Alas, the Raptors won the stupid game. Considering how impossibly tired he must have been, it’s inexplicable than Leonard canned an efficient 41 points on 15-of-29 shooting to go along with 11 boards and five assists. Again, as much as the latter stages of this game might make you want to forget it, there were moments in this game where we saw the very best of what the Raptors offense with Leonard as an active participant has to offer.

Before fouling out, Siakam racked up 24 points and 19 rebounds paired with two dimes and three steals. He’s really goddamned good and the All-Star talk about him feels less and less far-fetched by the week.

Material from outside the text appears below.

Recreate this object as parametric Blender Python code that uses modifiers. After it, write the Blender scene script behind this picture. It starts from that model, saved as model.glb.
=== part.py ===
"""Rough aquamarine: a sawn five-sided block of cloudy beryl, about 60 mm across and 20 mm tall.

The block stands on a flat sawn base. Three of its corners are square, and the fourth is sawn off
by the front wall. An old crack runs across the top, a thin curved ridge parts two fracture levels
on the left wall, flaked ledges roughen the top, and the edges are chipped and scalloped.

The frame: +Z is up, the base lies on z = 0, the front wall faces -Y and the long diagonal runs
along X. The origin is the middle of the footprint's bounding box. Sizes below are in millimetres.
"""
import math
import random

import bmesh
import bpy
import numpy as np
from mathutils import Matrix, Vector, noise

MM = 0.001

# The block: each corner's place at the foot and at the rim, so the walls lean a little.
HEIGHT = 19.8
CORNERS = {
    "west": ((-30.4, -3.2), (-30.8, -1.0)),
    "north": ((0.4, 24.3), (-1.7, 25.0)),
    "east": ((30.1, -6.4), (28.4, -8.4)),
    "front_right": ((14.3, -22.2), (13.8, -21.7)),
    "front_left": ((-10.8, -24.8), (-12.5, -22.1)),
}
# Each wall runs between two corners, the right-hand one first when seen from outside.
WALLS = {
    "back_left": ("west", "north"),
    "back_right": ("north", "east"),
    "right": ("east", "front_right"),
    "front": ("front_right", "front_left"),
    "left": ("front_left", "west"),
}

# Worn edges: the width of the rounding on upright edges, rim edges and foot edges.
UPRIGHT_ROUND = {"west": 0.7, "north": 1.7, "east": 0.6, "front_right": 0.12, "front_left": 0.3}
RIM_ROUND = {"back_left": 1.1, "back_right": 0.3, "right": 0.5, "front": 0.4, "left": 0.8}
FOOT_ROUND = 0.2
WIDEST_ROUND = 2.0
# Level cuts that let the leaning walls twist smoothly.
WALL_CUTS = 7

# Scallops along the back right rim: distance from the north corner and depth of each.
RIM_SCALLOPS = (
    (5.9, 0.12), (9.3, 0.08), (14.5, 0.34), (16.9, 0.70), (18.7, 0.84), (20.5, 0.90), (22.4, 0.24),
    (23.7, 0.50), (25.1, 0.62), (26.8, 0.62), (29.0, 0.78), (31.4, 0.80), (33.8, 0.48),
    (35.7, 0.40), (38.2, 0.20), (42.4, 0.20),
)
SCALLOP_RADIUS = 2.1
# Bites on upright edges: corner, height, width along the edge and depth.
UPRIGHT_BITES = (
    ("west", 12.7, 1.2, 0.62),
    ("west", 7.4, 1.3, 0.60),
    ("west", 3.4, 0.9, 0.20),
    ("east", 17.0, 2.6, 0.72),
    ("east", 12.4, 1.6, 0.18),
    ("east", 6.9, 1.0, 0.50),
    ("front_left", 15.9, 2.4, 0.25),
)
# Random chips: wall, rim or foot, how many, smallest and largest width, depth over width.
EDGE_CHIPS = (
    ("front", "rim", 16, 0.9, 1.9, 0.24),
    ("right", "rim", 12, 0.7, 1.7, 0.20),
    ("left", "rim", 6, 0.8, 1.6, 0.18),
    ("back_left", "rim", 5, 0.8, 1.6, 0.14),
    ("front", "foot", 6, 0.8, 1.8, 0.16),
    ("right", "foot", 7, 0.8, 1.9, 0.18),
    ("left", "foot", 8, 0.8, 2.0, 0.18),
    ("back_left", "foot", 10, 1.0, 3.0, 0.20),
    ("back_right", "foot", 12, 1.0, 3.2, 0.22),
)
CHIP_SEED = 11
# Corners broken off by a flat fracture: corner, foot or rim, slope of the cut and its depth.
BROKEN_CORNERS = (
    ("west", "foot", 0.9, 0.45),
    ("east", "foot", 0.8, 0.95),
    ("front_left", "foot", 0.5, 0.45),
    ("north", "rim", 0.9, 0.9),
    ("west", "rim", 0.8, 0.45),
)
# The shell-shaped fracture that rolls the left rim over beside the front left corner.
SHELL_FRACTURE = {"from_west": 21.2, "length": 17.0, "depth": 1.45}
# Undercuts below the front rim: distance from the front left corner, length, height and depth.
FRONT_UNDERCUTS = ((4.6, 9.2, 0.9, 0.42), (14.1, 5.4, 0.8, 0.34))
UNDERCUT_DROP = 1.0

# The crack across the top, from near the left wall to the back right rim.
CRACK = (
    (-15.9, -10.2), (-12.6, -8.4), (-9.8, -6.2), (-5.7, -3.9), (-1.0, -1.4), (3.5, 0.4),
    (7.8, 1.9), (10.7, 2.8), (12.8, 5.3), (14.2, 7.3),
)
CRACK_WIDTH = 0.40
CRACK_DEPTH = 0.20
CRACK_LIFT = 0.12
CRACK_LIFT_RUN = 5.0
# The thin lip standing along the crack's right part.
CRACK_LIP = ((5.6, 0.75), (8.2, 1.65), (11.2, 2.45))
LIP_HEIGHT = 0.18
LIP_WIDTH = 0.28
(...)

Even Lowry, who couldn’t get a shot to fall to save his life in the fourth quarter and overtime(s), did a lot of the Lowry-ish things that make him so indispensable to the Raptors.

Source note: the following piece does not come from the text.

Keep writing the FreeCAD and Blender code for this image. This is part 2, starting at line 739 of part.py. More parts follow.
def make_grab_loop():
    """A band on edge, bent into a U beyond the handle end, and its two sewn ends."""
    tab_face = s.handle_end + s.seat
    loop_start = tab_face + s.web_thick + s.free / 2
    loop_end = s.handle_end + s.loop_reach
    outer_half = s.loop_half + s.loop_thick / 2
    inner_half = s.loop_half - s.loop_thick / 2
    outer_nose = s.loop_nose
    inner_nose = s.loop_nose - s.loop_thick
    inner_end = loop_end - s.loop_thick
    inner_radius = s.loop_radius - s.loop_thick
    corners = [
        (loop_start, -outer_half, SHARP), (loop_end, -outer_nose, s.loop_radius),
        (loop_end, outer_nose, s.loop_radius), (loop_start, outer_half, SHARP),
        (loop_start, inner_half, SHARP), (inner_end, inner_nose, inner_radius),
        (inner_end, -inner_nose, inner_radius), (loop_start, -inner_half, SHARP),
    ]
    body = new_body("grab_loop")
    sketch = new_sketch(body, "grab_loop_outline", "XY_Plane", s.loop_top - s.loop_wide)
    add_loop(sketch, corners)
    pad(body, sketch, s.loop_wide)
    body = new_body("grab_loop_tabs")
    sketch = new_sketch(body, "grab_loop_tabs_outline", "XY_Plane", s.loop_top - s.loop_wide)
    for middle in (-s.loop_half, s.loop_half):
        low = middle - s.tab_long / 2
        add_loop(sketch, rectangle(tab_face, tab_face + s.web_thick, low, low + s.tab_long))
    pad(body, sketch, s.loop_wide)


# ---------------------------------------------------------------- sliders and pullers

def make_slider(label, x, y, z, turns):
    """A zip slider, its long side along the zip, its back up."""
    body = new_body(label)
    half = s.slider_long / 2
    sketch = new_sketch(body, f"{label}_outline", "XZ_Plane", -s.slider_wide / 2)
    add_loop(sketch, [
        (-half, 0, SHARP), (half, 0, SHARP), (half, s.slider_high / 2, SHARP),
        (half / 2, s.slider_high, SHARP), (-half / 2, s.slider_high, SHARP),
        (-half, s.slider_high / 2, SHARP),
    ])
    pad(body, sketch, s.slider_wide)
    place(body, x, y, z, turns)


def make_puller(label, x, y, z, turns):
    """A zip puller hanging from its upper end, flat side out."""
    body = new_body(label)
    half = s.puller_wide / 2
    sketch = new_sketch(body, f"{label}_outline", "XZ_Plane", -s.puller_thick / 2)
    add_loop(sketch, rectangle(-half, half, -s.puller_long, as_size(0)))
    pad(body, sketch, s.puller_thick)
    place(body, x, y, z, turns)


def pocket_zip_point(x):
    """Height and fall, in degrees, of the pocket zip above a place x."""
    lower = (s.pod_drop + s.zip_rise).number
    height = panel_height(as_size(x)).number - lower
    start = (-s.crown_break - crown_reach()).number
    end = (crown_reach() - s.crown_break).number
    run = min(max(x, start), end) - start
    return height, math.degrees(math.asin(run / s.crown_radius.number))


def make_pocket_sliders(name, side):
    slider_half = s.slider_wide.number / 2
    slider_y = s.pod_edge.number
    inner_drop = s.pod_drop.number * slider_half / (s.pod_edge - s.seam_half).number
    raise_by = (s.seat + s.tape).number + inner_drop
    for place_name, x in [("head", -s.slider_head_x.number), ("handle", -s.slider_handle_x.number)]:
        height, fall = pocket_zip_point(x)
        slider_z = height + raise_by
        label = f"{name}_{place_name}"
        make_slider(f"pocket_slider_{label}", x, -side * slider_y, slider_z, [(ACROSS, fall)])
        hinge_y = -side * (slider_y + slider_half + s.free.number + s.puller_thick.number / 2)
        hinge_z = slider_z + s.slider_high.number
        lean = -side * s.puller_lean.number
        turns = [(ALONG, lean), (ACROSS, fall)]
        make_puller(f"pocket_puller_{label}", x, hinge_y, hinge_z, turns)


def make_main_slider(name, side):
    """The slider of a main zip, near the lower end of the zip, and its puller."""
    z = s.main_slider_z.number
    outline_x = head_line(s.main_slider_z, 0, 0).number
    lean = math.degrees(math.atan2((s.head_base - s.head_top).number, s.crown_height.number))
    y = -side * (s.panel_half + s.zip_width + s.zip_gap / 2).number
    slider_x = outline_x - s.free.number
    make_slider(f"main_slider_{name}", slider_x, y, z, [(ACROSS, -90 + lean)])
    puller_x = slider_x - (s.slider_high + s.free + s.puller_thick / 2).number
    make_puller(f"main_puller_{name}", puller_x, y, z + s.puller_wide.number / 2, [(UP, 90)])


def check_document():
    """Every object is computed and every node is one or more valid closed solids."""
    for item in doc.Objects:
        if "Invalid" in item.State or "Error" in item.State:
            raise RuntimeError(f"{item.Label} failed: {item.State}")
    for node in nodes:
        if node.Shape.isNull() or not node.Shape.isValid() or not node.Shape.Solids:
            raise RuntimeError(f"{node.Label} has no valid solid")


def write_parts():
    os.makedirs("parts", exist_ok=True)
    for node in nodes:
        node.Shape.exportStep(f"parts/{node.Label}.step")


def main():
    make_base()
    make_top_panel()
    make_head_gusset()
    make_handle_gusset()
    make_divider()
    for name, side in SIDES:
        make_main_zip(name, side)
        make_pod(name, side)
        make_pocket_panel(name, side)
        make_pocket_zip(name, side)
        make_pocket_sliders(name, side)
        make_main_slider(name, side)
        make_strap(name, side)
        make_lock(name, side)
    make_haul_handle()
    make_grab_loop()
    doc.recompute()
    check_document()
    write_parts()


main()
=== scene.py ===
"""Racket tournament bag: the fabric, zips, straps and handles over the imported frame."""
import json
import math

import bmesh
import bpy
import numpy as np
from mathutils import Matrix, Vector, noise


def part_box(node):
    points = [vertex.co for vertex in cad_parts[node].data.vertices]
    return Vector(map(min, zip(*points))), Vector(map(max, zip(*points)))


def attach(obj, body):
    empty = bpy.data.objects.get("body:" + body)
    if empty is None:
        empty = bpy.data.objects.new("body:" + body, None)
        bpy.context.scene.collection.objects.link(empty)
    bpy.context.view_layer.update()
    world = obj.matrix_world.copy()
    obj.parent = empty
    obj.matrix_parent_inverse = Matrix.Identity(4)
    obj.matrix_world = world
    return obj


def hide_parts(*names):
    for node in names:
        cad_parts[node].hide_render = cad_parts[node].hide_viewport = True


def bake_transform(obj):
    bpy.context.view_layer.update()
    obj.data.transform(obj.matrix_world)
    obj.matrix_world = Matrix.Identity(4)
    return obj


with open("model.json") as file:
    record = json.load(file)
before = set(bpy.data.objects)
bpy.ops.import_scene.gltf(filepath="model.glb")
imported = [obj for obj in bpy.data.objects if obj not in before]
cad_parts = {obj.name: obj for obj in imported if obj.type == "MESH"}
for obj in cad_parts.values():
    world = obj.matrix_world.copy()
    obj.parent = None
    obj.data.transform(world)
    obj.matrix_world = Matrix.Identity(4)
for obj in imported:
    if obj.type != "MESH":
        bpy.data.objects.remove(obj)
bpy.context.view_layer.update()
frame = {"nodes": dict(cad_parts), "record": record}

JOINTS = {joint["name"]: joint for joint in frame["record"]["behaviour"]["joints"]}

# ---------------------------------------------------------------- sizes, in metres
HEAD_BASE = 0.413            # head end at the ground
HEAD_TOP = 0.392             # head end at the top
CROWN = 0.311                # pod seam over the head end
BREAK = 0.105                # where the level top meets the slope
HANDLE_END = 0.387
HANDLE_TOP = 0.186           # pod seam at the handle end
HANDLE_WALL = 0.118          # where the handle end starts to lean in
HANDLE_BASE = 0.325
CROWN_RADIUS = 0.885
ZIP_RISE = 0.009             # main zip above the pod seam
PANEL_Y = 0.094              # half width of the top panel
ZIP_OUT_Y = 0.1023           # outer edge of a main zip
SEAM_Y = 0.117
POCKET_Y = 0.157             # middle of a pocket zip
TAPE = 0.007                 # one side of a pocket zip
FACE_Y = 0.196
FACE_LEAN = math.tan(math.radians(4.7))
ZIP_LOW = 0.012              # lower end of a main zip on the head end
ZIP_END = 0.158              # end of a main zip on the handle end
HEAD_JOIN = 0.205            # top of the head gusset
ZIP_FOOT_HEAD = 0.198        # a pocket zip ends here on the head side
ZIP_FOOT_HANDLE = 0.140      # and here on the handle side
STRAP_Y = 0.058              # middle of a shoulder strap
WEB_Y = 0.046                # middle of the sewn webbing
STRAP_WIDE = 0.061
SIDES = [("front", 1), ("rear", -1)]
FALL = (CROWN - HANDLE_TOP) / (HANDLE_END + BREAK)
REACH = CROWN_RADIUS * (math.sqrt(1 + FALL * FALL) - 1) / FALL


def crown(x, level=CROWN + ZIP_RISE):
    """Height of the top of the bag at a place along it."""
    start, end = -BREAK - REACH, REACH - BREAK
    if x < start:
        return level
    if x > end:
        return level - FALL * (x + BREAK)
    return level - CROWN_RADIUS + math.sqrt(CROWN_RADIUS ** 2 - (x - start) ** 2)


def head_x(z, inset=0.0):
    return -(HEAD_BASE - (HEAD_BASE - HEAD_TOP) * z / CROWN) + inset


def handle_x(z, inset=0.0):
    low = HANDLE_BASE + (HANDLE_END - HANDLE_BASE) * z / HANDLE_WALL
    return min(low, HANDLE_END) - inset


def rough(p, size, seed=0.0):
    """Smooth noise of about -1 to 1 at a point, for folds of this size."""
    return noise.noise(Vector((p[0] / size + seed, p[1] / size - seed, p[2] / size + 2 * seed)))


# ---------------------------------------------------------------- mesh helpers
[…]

So yes, this game had its many, many annoyances. The Wizards showing genuinely respectable fight was as troubling as it was irritating. But after all 58 minutes of it, the Raptors can at least say they came away from the very dumb game with their fifth win in a row, and a continued stay atop the Eastern Conference standings.

The Wizards, meanwhile, probably feel about as awful as anyone who watched the last 15 minutes of the game. May we always have the Wizards to compare our moods and feelings to.